■ **The exercise**
Your task is to return, exactly, the run of lines starting at the line holding "# Each pair: its" and ending at the line holding "nodes[node].hide_render = nodes[node].hide_viewport", both ends included and no other lines.

####################

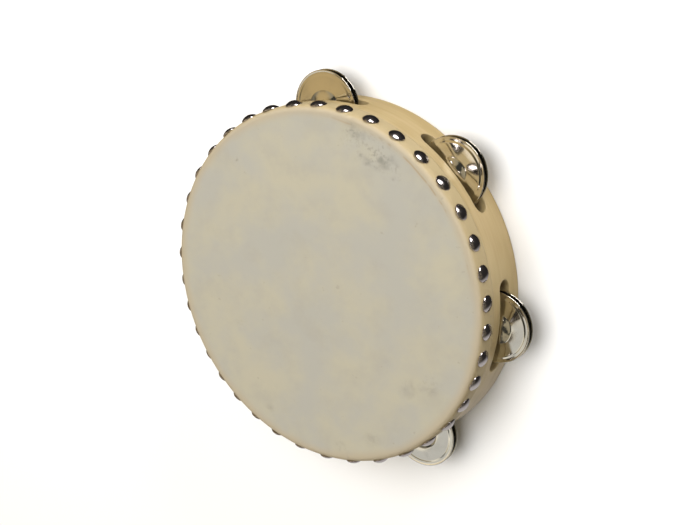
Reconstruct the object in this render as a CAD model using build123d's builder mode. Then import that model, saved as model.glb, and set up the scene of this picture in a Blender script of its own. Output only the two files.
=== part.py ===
from build123d import *
from math import cos, pi, radians, sin
import os

# Frame drum with jingles, lying on its rear rim: the origin is the hoop's axis on the
# rear rim plane, +Z runs up to the drum head, and all sizes are in millimetres.

# Hoop: one bent wooden ring
hoop_outer_radius = 101.6
hoop_wall = 7.6
hoop_depth = 40.7
head_edge_rounding = 2.6
inner_edge_rounding = 1.0
rear_edge_rounding = 1.2

# Head: a skin stretched over the front of the hoop and folded down its outside
skin_thickness = 0.4
collar_depth = 12.3

# Jingle slots: six of seven even places round the hoop, the seventh left plain for the hand
place_count = 7
pair_count = 6
first_pair_angle = 91.8
slot_length = 52.8
slot_height = 10.2
slot_middle_below_head = 25.75

# Jingles: thin pressed plates with a flat rim, a shallow cone and a domed middle
jingle_radius = 20.0
jingle_sheet = 0.55
flange_inner_radius = 17.7
dome_radius = 9.2
dome_foot_height = 0.75
dome_shoulder_radius = 5.8
dome_shoulder_height = 2.2
dome_top_height = 2.75
jingle_hole_radius = 1.7
rim_gap = 2.8

# Pins: plain nails driven in from the rear rim, one through each pair
pin_radius = 1.0
pin_head_radius = 1.6
pin_head_height = 0.8
pin_head_recess = 0.5
pin_bite_above_slot = 8.0

# Tacks: round-headed nails that hold the skin's collar on the hoop
tack_count = 38
first_tack_angle = 162.1
tack_drift = 1.2
tack_drift_waves = 2
tack_drift_start = 54.1
tack_wobble = 1.33
tack_wobble_waves = 3
tack_wobble_start = 170.6
tack_below_head = 5.4
tack_head_radius = 4.75
tack_head_height = 2.4
tack_sheet = 0.7
tack_seat = 0.3
tack_shank_radius = 0.85
tack_shank_tip = 95.4
tack_point_length = 1.4

# Worked-out places
hoop_inner_radius = hoop_outer_radius - hoop_wall
wall_middle_radius = hoop_outer_radius - hoop_wall / 2
head_plane = hoop_depth + skin_thickness
skin_radius = hoop_outer_radius + skin_thickness
slot_middle = head_plane - slot_middle_below_head
slot_top = slot_middle + slot_height / 2
pin_top = slot_top + pin_bite_above_slot
pin_shank_start = pin_head_recess + pin_head_height
tack_ring_height = head_plane - tack_below_head
pair_angles = [first_pair_angle - 360 * i / place_count for i in range(pair_count)]


def tack_angle(number):
    """Direction of one tack, in degrees: an even round that drifts a little, as hand spacing does."""
    turn = 2 * pi * number / tack_count
    drift = tack_drift * sin(tack_drift_waves * turn + radians(tack_drift_start))
    wobble = tack_wobble * sin(tack_wobble_waves * turn + radians(tack_wobble_start))
    return first_tack_angle - 360 * number / tack_count + drift + wobble


def radial_plane(angle, height, distance):
    """A plane facing straight out of the hoop, its x direction along the hoop and its y direction up."""
    out_x = cos(radians(angle))
    out_y = sin(radians(angle))
    origin = (out_x * distance, out_y * distance, height)
    return Plane(origin=origin, x_dir=(-out_y, out_x, 0), z_dir=(out_x, out_y, 0))


def pin_place(angle):
    """The foot of a pair's pin, in the middle of the hoop's wall."""
    out_x = cos(radians(angle))
    out_y = sin(radians(angle))
    return Location((out_x * wall_middle_radius, out_y * wall_middle_radius, 0))


def tack_places():
    """Every tack's place on the ring, turned to face out of the hoop."""
    return [Location((0, 0, tack_ring_height), (0, 0, tack_angle(i))) for i in range(tack_count)]


# One jingle, its rim plane at z = 0 and its dome upwards
with BuildPart() as jingle:
    with BuildSketch(Plane.XZ):
        with BuildLine():
            under = Polyline(
                (jingle_radius, 0),
                (flange_inner_radius, 0),
                (dome_radius, dome_foot_height),
            )
            dome_under = ThreePointArc(
                under @ 1,
                (dome_shoulder_radius, dome_shoulder_height),
                (jingle_hole_radius, dome_top_height),
            )
            hole_edge = Line(dome_under @ 1, dome_under @ 1 + Vector(0, jingle_sheet))
            dome_over = ThreePointArc(
                hole_edge @ 1,
                (dome_shoulder_radius, dome_shoulder_height + jingle_sheet),
                (dome_radius, dome_foot_height + jingle_sheet),
            )
            Polyline(
                dome_over @ 1,
                (flange_inner_radius, jingle_sheet),
                (jingle_radius, jingle_sheet),
                (jingle_radius, 0),
            )
        make_face()
    revolve(axis=Axis.Z)
    rim_edges = jingle.edges().filter_by(GeomType.CIRCLE).sort_by(SortBy.LENGTH)[-2:]
    fillet(rim_edges, radius=jingle_sheet * 0.4)

# One pin with its head in the rear rim, standing at the origin
with BuildPart() as pin:
    with Locations((0, 0, pin_shank_start)):
        Cylinder(pin_radius, pin_top - pin_shank_start, align=(Align.CENTER, Align.CENTER, Align.MIN))
    with Locations((0, 0, pin_head_recess)):
        Cylinder(pin_head_radius, pin_head_height, align=(Align.CENTER, Align.CENTER, Align.MIN))

# The hole that a pin fills, open to the rear rim above its head
with BuildPart() as pin_seat:
    Cylinder(pin_radius, pin_top, align=(Align.CENTER, Align.CENTER, Align.MIN))
    Cylinder(pin_head_radius, pin_shank_start, align=(Align.CENTER, Align.CENTER, Align.MIN))

# The shank of one tack, along +X
with BuildPart() as tack_shank:
    with BuildSketch(Plane.XY):
        with BuildLine():
            Polyline(
                (tack_shank_tip, 0),
                (tack_shank_tip + tack_point_length, tack_shank_radius),
                (skin_radius, tack_shank_radius),
                (skin_radius, 0),
                close=True,
            )
        make_face()
    revolve(axis=Axis.X)

# One tack along +X: a hollow dome whose rim beds on the skin, over its shank
with BuildPart() as tack:
    with BuildSketch(Plane.XY):
        with BuildLine():
            rim_start = skin_radius - tack_seat
            apex = skin_radius + tack_head_height
            inner_apex = apex - tack_sheet
            outer_dome = RadiusArc(
                (rim_start, tack_head_radius),
                (apex, 0),
                (tack_head_radius**2 + (apex - rim_start) ** 2) / (2 * (apex - rim_start)),
            )
            inner_rim = (rim_start, tack_head_radius - tack_sheet)
            Line(outer_dome @ 1, (inner_apex, 0))
            RadiusArc(
                (inner_apex, 0),
                inner_rim,
                -((tack_head_radius - tack_sheet) ** 2 + (inner_apex - rim_start) ** 2)
                / (2 * (inner_apex - rim_start)),
            )
            Line(inner_rim, outer_dome @ 0)
        make_face()
    revolve(axis=Axis.X)
    Cylinder(skin_radius, 4 * tack_head_radius, mode=Mode.SUBTRACT)
    with BuildSketch(Plane.YZ.offset(skin_radius)):
        Circle(tack_shank_radius)
    extrude(amount=tack_head_height - tack_sheet / 2)
    add(tack_shank.part)

with BuildPart() as hoop:
    with BuildSketch():
        Circle(hoop_outer_radius)
        Circle(hoop_inner_radius, mode=Mode.SUBTRACT)
    extrude(amount=hoop_depth)
    front_edges = hoop.edges().group_by(Axis.Z)[-1].sort_by(SortBy.LENGTH)
    fillet(front_edges[-1], radius=head_edge_rounding)
    fillet(front_edges[0], radius=inner_edge_rounding)
    fillet(hoop.edges().group_by(Axis.Z)[0], radius=rear_edge_rounding)
    for pair_angle in pair_angles:
        with BuildSketch(radial_plane(pair_angle, slot_middle, hoop_inner_radius - hoop_wall)):
            SlotOverall(slot_length, slot_height)
        extrude(amount=3 * hoop_wall, mode=Mode.SUBTRACT)
    with Locations(*[pin_place(angle) for angle in pair_angles]):
        add(pin_seat.part, mode=Mode.SUBTRACT)
    with Locations(*tack_places()):
        add(tack_shank.part, mode=Mode.SUBTRACT)
hoop.part.label = "hoop"

with BuildPart() as head_skin:
    with BuildSketch(Plane.XZ):
        with BuildLine():
            fold_start = (hoop_outer_radius - head_edge_rounding, head_plane)
            fold_end = (skin_radius, hoop_depth - head_edge_rounding)
            wood_fold_start = (hoop_outer_radius - head_edge_rounding, hoop_depth)
            wood_fold_end = (hoop_outer_radius, hoop_depth - head_edge_rounding)
            Line((0, head_plane), fold_start)
            RadiusArc(fold_start, fold_end, head_edge_rounding + skin_thickness)
            Polyline(
                fold_end,
                (skin_radius, head_plane - collar_depth),
                (hoop_outer_radius, head_plane - collar_depth),
                wood_fold_end,
            )
            RadiusArc(wood_fold_end, wood_fold_start, -head_edge_rounding)
            Polyline(wood_fold_start, (0, hoop_depth), (0, head_plane))
        make_face()
    revolve(axis=Axis.Z)
    with Locations(*tack_places()):
        add(tack_shank.part, mode=Mode.SUBTRACT)
head_skin.part.label = "head_skin"

with BuildPart() as tacks:
    with Locations(*tack_places()):
        add(tack.part)
tacks.part.label = "tacks"

os.makedirs("parts", exist_ok=True)
export_step(hoop.part, "parts/hoop.step")
export_step(head_skin.part, "parts/head_skin.step")
export_step(tacks.part, "parts/tacks.step")

# Each pair: its pin, the front jingle with its dome to the head, and the rear jingle turned over
for number, pair_angle in enumerate(pair_angles, start=1):
    foot = pin_place(pair_angle).position

    with BuildPart() as jingle_pin:
        with Locations(foot):
            add(pin.part)
    jingle_pin.part.label = f"jingle_pin_{number}"
    export_step(jingle_pin.part, f"parts/jingle_pin_{number}.step")

    with BuildPart() as front_jingle:
        with Locations(foot + Vector(0, 0, slot_middle + rim_gap / 2)):
            add(jingle.part)
    front_jingle.part.label = f"jingle_{number}_front"
    export_step(front_jingle.part, f"parts/jingle_{number}_front.step")

    with BuildPart() as rear_jingle:
        with Locations(Location(foot + Vector(0, 0, slot_middle - rim_gap / 2), (180, 0, 0))):
            add(jingle.part)
    rear_jingle.part.label = f"jingle_{number}_rear"
    export_step(rear_jingle.part, f"parts/jingle_{number}_rear.step")
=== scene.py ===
"""A wooden frame drum: skin head held by tacks, and six pairs of nickel jingles in slots.

Metres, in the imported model's frame: the origin is the hoop's axis on its rear rim, +Z runs
up to the head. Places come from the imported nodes, and other sizes are the values below.
"""

import math
import random

import bmesh
import bpy
from mathutils import Matrix, Vector, noise


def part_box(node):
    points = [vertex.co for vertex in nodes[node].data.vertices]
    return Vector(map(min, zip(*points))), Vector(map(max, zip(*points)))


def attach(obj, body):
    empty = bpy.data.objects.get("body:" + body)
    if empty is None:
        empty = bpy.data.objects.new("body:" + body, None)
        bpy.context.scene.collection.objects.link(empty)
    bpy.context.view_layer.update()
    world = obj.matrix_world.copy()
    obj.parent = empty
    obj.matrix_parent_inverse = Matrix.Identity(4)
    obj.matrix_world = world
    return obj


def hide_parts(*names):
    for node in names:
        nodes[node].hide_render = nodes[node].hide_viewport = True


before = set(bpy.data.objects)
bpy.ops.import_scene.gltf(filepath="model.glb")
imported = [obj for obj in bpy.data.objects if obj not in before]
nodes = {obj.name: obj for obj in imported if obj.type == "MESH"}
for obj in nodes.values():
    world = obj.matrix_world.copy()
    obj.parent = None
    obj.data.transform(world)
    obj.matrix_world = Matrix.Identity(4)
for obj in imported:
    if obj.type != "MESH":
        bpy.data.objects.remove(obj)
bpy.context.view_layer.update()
mm = 0.001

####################

■ **Reply**
# Each pair: its pin, the front jingle with its dome to the head, and the rear jingle turned over
for number, pair_angle in enumerate(pair_angles, start=1):
    foot = pin_place(pair_angle).position

    with BuildPart() as jingle_pin:
        with Locations(foot):
            add(pin.part)
    jingle_pin.part.label = f"jingle_pin_{number}"
    export_step(jingle_pin.part, f"parts/jingle_pin_{number}.step")

    with BuildPart() as front_jingle:
        with Locations(foot + Vector(0, 0, slot_middle + rim_gap / 2)):
            add(jingle.part)
    front_jingle.part.label = f"jingle_{number}_front"
    export_step(front_jingle.part, f"parts/jingle_{number}_front.step")

    with BuildPart() as rear_jingle:
        with Locations(Location(foot + Vector(0, 0, slot_middle - rim_gap / 2), (180, 0, 0))):
            add(jingle.part)
    rear_jingle.part.label = f"jingle_{number}_rear"
    export_step(rear_jingle.part, f"parts/jingle_{number}_rear.step")
=== scene.py ===
"""A wooden frame drum: skin head held by tacks, and six pairs of nickel jingles in slots.

Metres, in the imported model's frame: the origin is the hoop's axis on its rear rim, +Z runs
up to the head. Places come from the imported nodes, and other sizes are the values below.
"""

import math
import random

import bmesh
import bpy
from mathutils import Matrix, Vector, noise


def part_box(node):
    points = [vertex.co for vertex in nodes[node].data.vertices]
    return Vector(map(min, zip(*points))), Vector(map(max, zip(*points)))


def attach(obj, body):
    empty = bpy.data.objects.get("body:" + body)
    if empty is None:
        empty = bpy.data.objects.new("body:" + body, None)
        bpy.context.scene.collection.objects.link(empty)
    bpy.context.view_layer.update()
    world = obj.matrix_world.copy()
    obj.parent = empty
    obj.matrix_parent_inverse = Matrix.Identity(4)
    obj.matrix_world = world
    return obj


def hide_parts(*names):
    for node in names:
        nodes[node].hide_render = nodes[node].hide_viewport = True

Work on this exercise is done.